Des concerts eux-mêmes, nous n’en saurons rien, le film se focalisant sur l’avant et l’après, sur les a-côtés, sur les spectateurs et non les acteurs. À cet égard, les acteurs et danseurs distribués par (LA)HORDE se limitent dans le cas qui nous occupe à faire de la figuration, à se fondre, autant que faire se peut, dans la foule de jeunes gens et jeunes filles composant le public. La fille aux cheveux peroxydés, debout sur un canot pneumatique, est portée en triomphe par le flot humain pris en vue aérienne. D’ailleurs, cette année-là, en 2018, apparemment, la Patrouille de France avait survolé le site d’un festival à l’issue duquel un feu d’artifice avait été tiré.  
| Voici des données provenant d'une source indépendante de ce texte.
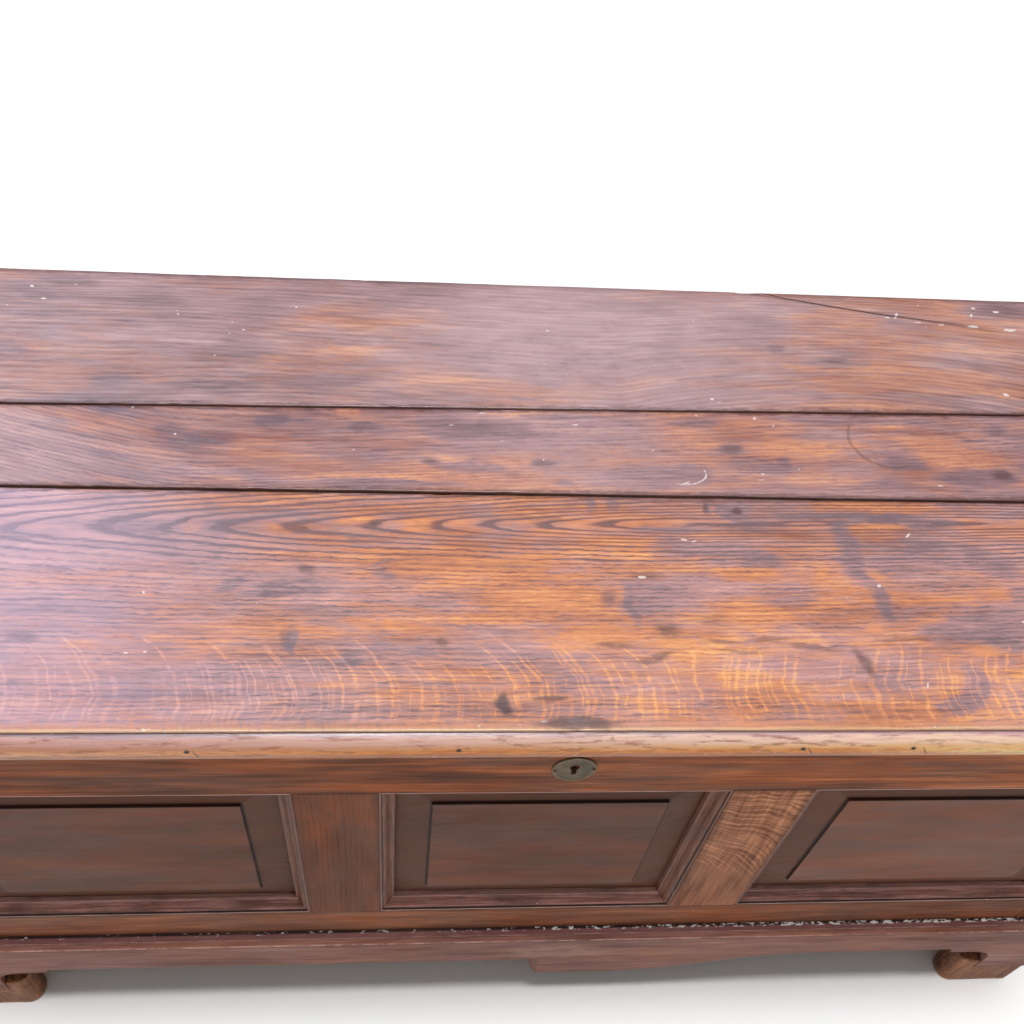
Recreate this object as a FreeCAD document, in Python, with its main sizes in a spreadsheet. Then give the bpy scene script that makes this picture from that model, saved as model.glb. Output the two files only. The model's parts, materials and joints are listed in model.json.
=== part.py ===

Le film débute comme un documentaire sur le Stonehenge free festival, se poursuit comme un reportage des coulisses façon Monterey Pop (1968)de D.A. Pennebaker et s’achève en brisant toute illusion du spectacle, comme les séquences de pluie et de boue du long métrage Woodstock (1970) de Michael Wadleigh. Dans cette bande teintée de théâtralité, l’esthétique, domaine où (LA)HORDE n’a plus rien à prouver, laisse place à l’éthique. Tout, depuis Beaumarchais, devant finir par des chansons, les auteurs ont opté pour le tube des Newseekers de 1971, I’d Like to Teach the World to Sing, qui servit d’hymne à Coca-Cola.